You could easily run a double-blind test of this and I can just about guarantee you that even VERY experienced people would not be able to tell the difference by feel. There can be slight differences in luster with different steels, but it's highly unlikely that people would be able to tell which was which reliably by sight alone beyond saying "they look an almost imperceptibly tiny bit different".

Same knife, one carbon, one stainless. I'm not saying which is which. :)

41530395_10216687269962590_2071892721806606336_o.jpg
The bottom one looks like it has a partial fingerprint on it to the left of the nick.

It would be better if we talked about stainless vs non-stainless steel rather than calling non-stainless "carbon."
 
The bottom one looks like it has a partial fingerprint on it to the left of the nick.

It would be better if we talked about stainless vs non-stainless steel rather than calling non-stainless "carbon."

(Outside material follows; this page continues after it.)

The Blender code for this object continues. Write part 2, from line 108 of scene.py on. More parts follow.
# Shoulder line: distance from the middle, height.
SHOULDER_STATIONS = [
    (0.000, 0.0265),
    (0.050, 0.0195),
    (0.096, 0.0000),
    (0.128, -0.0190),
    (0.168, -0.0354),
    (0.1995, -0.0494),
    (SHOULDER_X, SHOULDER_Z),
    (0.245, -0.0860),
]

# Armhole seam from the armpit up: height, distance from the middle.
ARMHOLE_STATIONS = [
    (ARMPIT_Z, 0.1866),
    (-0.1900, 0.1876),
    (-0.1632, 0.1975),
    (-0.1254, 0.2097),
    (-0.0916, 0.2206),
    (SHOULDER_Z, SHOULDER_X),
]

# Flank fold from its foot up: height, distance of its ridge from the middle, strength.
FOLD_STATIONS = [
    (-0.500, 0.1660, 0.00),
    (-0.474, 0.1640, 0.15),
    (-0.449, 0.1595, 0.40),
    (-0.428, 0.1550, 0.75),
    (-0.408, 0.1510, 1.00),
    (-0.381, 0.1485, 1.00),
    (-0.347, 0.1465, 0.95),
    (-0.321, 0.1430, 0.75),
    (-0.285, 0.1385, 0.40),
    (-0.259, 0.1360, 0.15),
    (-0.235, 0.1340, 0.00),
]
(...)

Common industry/community vernacular is "carbon steel" for non-stainless. As such, while the term is less than ideal, it's kind of irrelevant since the purpose of language is to communicate meaning, and we all know what's meant by the term.

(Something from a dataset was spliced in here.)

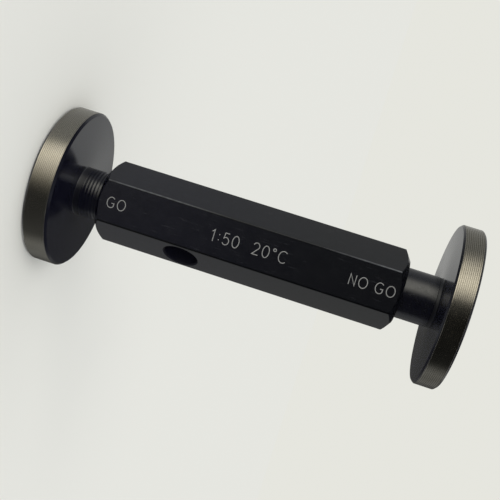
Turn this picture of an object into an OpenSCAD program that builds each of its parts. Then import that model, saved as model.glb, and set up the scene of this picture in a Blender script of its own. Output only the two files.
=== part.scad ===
// Double-ended thread plug gauge: a go member and a no-go member, each a turned piece with a
// threaded ring, jammed by their taper shanks into the ends of a hexagon handle.
// The gauge stands on the outer face of its go ring, with +Z along its axis. The fine threads
// are left smooth here: each ring is as large as the crests of its thread.

/* [Threaded rings] */
// Major diameter of the go ring
go_d = 47; // [30:0.5:80]
// How much smaller than the go ring the no-go ring is, on diameter
no_go_under = 0.08; // [0.02:0.01:0.3]
// Width of the go ring
go_w = 7.5; // [5:0.1:15]
// Width of the no-go ring
no_go_w = 6.4; // [4:0.1:15]
// Chamfer on both edges of the go ring
go_edge = 0.7; // [0.3:0.05:1.5]
// Chamfer on both edges of the no-go ring
no_go_edge = 0.6; // [0.3:0.05:1.5]

/* [Necks and shanks] */
// Diameter of both necks, and of the tapers where they enter the handle
neck_d = 14.6; // [10:0.1:16]
// Length of the neck that shows between the go ring and the handle
go_neck_l = 8; // [4:0.1:20]
// Length of the neck that shows between the no-go ring and the handle
no_go_neck_l = 10.4; // [4:0.1:20]
// Fillet where each neck meets its ring
root_r = 0.8; // [0.3:0.1:2]
// Taper of the shanks: one in this many, on diameter
taper = 50; // [20:5:100]
// Radial gap left between each taper shank and its socket
taper_gap = 0.01; // [0:0.005:0.05]
// Length of the no-go shank inside the handle
no_go_shank_l = 22; // [12:0.5:30]
// How far the end of the go shank stands into the drift hole
drift_reach = 0.2; // [0:0.05:1]
// Chamfer at the end of each shank
shank_edge = 0.5; // [0.2:0.1:1]

/* [Handle] */
// Width of the hexagon across its flats
hex_af = 21; // [19:0.5:32]
// Length of the handle
handle_l = 89.9; // [80:0.1:140]
// How much is turned off each corner of the hexagon, measured along the radius
corner_break = 0.12; // [0.05:0.01:0.4]
// How far in from the flats the end faces start
end_inset = 1.3; // [0.5:0.1:2]
// Angle of the end chamfers, from the end face
end_angle = 35; // [20:5:60]
// How far each socket runs on past the end of its shank
socket_run = 3; // [1:0.5:6]
// Chamfer at the mouth of each socket
mouth_edge = 0.3; // [0.1:0.1:0.6]
// Diameter of the pilot bore that joins the two sockets
pilot_d = 11; // [6:0.5:12]

/* [Drift hole] */
// Diameter of the cross hole that takes the drift
drift_d = 10; // [6:0.5:12]
// Distance of the cross hole from the go end of the handle
drift_z = 27; // [20:0.5:40]
// Direction that the cross hole faces, one of the six flats
drift_angle = -30; // [-150, -90, -30, 30, 90, 150]
// Chamfer at both mouths of the cross hole
drift_edge = 0.4; // [0.1:0.1:0.8]

/* [Centre holes] */
// Diameter of each centre hole at its mouth
centre_d = 5; // [3:0.5:8]
// Diameter of the drilled tip of each centre hole
centre_tip_d = 2; // [1:0.5:2.5]
// Depth of the drilled tip below the cone of each centre hole
centre_tip_l = 2; // [1:0.5:4]
// Angle between opposite sides of each centre hole's cone
centre_angle = 60; // [60, 75, 90]

/* [Hidden] */
$fn = 96;
over = 1; // how far the cutting shapes run past the faces that they cut
go_shank_l = drift_z - drift_d / 2 + drift_reach;
no_go_d = go_d - no_go_under;
handle_z = go_w + go_neck_l;
overall_l = handle_z + handle_l + no_go_neck_l + no_go_w;
hex_d = hex_af / cos(30); // across the sharp corners
turned_r = hex_d / 2 - corner_break;
end_r = hex_af / 2 - end_inset;
end_l = (turned_r - end_r) * tan(end_angle);

// Radius of the taper at a depth below the end face of the handle.
function taper_r(depth) = neck_d / 2 - depth / (2 * taper);

// Centre hole, its mouth at z = 0 and going up.
module centre_hole() {
    cone_l = (centre_d - centre_tip_d) / 2 / tan(centre_angle / 2);
    mouth_r = centre_d / 2 + over * tan(centre_angle / 2);
    translate([0, 0, -over])
        cylinder(h = cone_l + over, r1 = mouth_r, d2 = centre_tip_d);
    cylinder(h = cone_l + centre_tip_l, d = centre_tip_d);
}

// One member, standing on its ring: ring, neck and taper shank turned from one bar.
module member(ring_d, ring_w, edge, neck_l, shank_l) {
    ring_r = ring_d / 2;
    shank_z = ring_w + neck_l;
    top_z = shank_z + shank_l;
    difference() {
        rotate_extrude() {
            polygon([
                [0, 0],
                [ring_r - edge, 0],
                [ring_r, edge],
                [ring_r, ring_w - edge],
                [ring_r - edge, ring_w],
                [neck_d / 2, ring_w],
                [neck_d / 2, shank_z],
                [taper_r(shank_l - shank_edge), top_z - shank_edge],
                [taper_r(shank_l) - shank_edge, top_z],
                [0, top_z],
            ]);
            translate([neck_d / 2, ring_w])
                root_fillet();
        }
        centre_hole();
        translate([0, 0, top_z])
            mirror([0, 0, 1])
                centre_hole();
    }
}

// Section of the fillet at the root of a neck.
module root_fillet() {
    difference() {
        square(root_r);
        translate([root_r, root_r])
            circle(r = root_r);
    }
}

// Hexagon bar with its corners turned down and both ends chamfered.
module turned_hexagon() {
    intersection() {
        linear_extrude(height = handle_l)
            circle(d = hex_d, $fn = 6);
        rotate_extrude()
            polygon([
                [0, 0],
                [end_r, 0],
                [turned_r, end_l],
                [turned_r, handle_l - end_l],
                [end_r, handle_l],
                [0, handle_l],
            ]);
    }
}

// Taper socket for a shank, its mouth at z = 0 and going up.
module socket(shank_l) {
    depth = shank_l + socket_run;
    translate([0, 0, -over]) {
        cylinder(h = depth + over, r1 = taper_r(-over) + taper_gap, r2 = taper_r(depth) + taper_gap);
        cylinder(h = mouth_edge + over, r1 = taper_r(0) + mouth_edge + over, r2 = taper_r(0));
    }
}

// Cross hole for the drift, along +X and centred on the origin.
module drift_hole() {
    rotate([0, 90, 0]) {
        cylinder(h = hex_d + 2 * over, d = drift_d, center = true);
        for (side = [0, 1])
            mirror([0, 0, side])
                translate([0, 0, hex_af / 2 - drift_edge])
                    cylinder(h = drift_edge + over, d1 = drift_d, d2 = drift_d + 2 * (drift_edge + over));
    }
}

module handle() {
    color([0.15, 0.15, 0.16])
        translate([0, 0, handle_z])
            difference() {
                turned_hexagon();
                socket(go_shank_l);
                translate([0, 0, handle_l])
                    mirror([0, 0, 1])
                        socket(no_go_shank_l);
                translate([0, 0, -over])
                    cylinder(h = handle_l + 2 * over, d = pilot_d);
                translate([0, 0, drift_z])
                    rotate([0, 0, drift_angle])
                        drift_hole();
            }
}

module go_member() {
    color([0.5, 0.48, 0.42])
        member(go_d, go_w, go_edge, go_neck_l, go_shank_l);
}

module no_go_member() {
    color([0.5, 0.48, 0.42])
        translate([0, 0, overall_l])
            mirror([0, 0, 1])
                member(no_go_d, no_go_w, no_go_edge, no_go_neck_l, no_go_shank_l);
}

go_member();
handle();
no_go_member();
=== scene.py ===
import math
import bpy
import bmesh
from mathutils import Matrix, Vector


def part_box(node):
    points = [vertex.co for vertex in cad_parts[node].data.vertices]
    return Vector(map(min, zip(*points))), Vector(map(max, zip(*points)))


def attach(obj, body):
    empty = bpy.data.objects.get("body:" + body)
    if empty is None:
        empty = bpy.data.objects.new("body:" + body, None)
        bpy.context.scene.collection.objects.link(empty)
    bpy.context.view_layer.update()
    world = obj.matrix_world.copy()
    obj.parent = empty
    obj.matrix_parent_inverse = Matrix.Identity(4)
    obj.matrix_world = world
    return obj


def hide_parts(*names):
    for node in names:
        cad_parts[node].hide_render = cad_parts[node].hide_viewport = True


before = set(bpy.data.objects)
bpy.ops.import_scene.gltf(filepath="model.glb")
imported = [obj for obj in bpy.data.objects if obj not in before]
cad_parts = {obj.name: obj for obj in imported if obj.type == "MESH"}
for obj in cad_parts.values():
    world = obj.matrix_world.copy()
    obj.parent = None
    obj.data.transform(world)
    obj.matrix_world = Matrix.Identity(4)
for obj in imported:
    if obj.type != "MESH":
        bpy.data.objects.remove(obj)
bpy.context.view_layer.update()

mm = 0.001
sameSpot = 1e-7           # points closer than this are one
sliver = 0.0005 * mm      # edges shorter than this are dissolved after a cut
goFoot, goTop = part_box("go_member")
handleFoot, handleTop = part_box("handle")
noGoFoot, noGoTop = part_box("no_go_member")
print("frame loaded")


# basic shapes, used by every piece

def roundedLine(corners, steps=5):
    # corners are (r, z) or (r, z, fillet): each one with a fillet is replaced by an arc
    line = []
    for i, corner in enumerate(corners):
        here = Vector(corner[:2])
        if len(corner) == 2:
            line.append(here)
            continue
        before = (Vector(corners[i - 1][:2]) - here).normalized()
        after = (Vector(corners[(i + 1) % len(corners)][:2]) - here).normalized()
        half = before.angle(after) / 2
        reach = corner[2] / math.tan(half)
        centre = here + (before + after).normalized() * corner[2] / math.sin(half)
        first, last = here + before * reach - centre, here + after * reach - centre
        start = math.atan2(first.y, first.x)
        turn = (math.atan2(last.y, last.x) - start + math.pi) % (2 * math.pi) - math.pi
        for k in range(steps + 1):
            a = start + turn * k / steps
            line.append(centre + Vector((math.cos(a), math.sin(a))) * corner[2])
    return [tuple(p) for p in line]


def stitchRings(bm, rings, closed=False):
    # joins rings of vertices with faces; a ring of one vertex closes the shape on the axis
    pairs = list(zip(rings, rings[1:]))
    if closed:
        pairs.append((rings[-1], rings[0]))
    for low, high in pairs:
        columns = max(len(low), len(high))
        for i in range(columns):
            j = (i + 1) % columns
            corners = [low[i % len(low)], low[j % len(low)]]
            corners += [high[j % len(high)], high[i % len(high)]]
            face = [v for k, v in enumerate(corners) if v not in corners[:k]]
            bm.faces.new(face)


def finishedMesh(bm, name):
    bmesh.ops.recalc_face_normals(bm, faces=bm.faces)
    mesh = bpy.data.meshes.new(name)
    bm.to_mesh(mesh)
    bm.free()
    return mesh


def turnedMesh(name, outline, columns=192, closed=False):
    # turns an outline of (r, z) about the z axis; an open one starts and ends on the axis
    bm = bmesh.new()
    rings = []
    for r, z in outline:
        if r < sameSpot:
            rings.append([bm.verts.new((0, 0, z))])
            continue
        angles = [2 * math.pi * i / columns for i in range(columns)]
        rings.append([bm.verts.new((r * math.cos(a), r * math.sin(a), z)) for a in angles])
    stitchRings(bm, rings, closed)
    return finishedMesh(bm, name)


def cutMesh(mesh, tool, operation="DIFFERENCE"):
    # boolean of two closed meshes, as a new mesh
    pair = [bpy.data.objects.new(m.name, m) for m in (mesh, tool)]
    for o in pair:
        bpy.context.scene.collection.objects.link(o)
    step = pair[0].modifiers.new("cut", "BOOLEAN")
    step.object = pair[1]
    step.operation = operation
    step.solver = "EXACT"
    step.material_mode = "TRANSFER"
    cut = pair[0].evaluated_get(bpy.context.evaluated_depsgraph_get())
    done = bpy.data.meshes.new_from_object(cut)
    for o in pair:
        bpy.data.objects.remove(o)
    bm = bmesh.new()
    bm.from_mesh(done)
    bmesh.ops.dissolve_degenerate(bm, dist=sliver, edges=bm.edges)
    bm.to_mesh(done)
    bm.free()
    return done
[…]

The fingerprint has nothing to do with the steel type. :)
 
Often people will refer to it as "plain carbon steel" also. In the manufacturing industry is where this term originated. It doesn't matter what us knife nuts want to call it, the term will stick because the guys who invented it and used it for a couple centuries called it that.
 
You asked the toughest.:D

Yes but the implication was that we were talking about knife steels, and the ferrium S53 you mention is not likely to be used except as the outer layers(bread) in a San mai sandwich. If they are affordable, which I doubt they are given their application is structural and heavy load-bearing equipment or structural design, this stuff would be amazing in bridges, high rises, transportation, etc. it is a wonderful substitute for 4340 for strenth lacking corrosion resistance for structure bearing elements, as also a substitute for 440c because it’s toughness is much higher, the amounts of alloys added are higher than any steel I’ve seen to date. I was wondering if nitrogen could be added, which would give y the steel some nitrides to successfully make a knife that cuts as well as a 1% carbon containing steel. One sheet said the steel had “nitridability.” I wonder what this means. If so, this would result in a nearly unbreakable kniVe. It would need to be available in sheets thin enough for the knifemaking community. If all of the above could be done, and the price of the steel isn’t exorbitant, then I think we’ve found what we need to start making everything from swords, folders, Bowie’s and tools that are nearly impossible to break, stainless yet hold an edge at least as long as well ht’d 154cm or even longer. .sharpen ability would depend on which nitrites the ht is designed to form, as I believe the steel contains the carbide(nitride?) formers—-vanadium, tungsten, chromium
 
Nitriding is a hardening method. It only hardens a very thin skin on the surface though, so...useful for wear resistance, not for structural strength.

Also, the thread didn't devolve at all. The subject was carbon steel vs. stainless steel. The subject has continued to be discussed.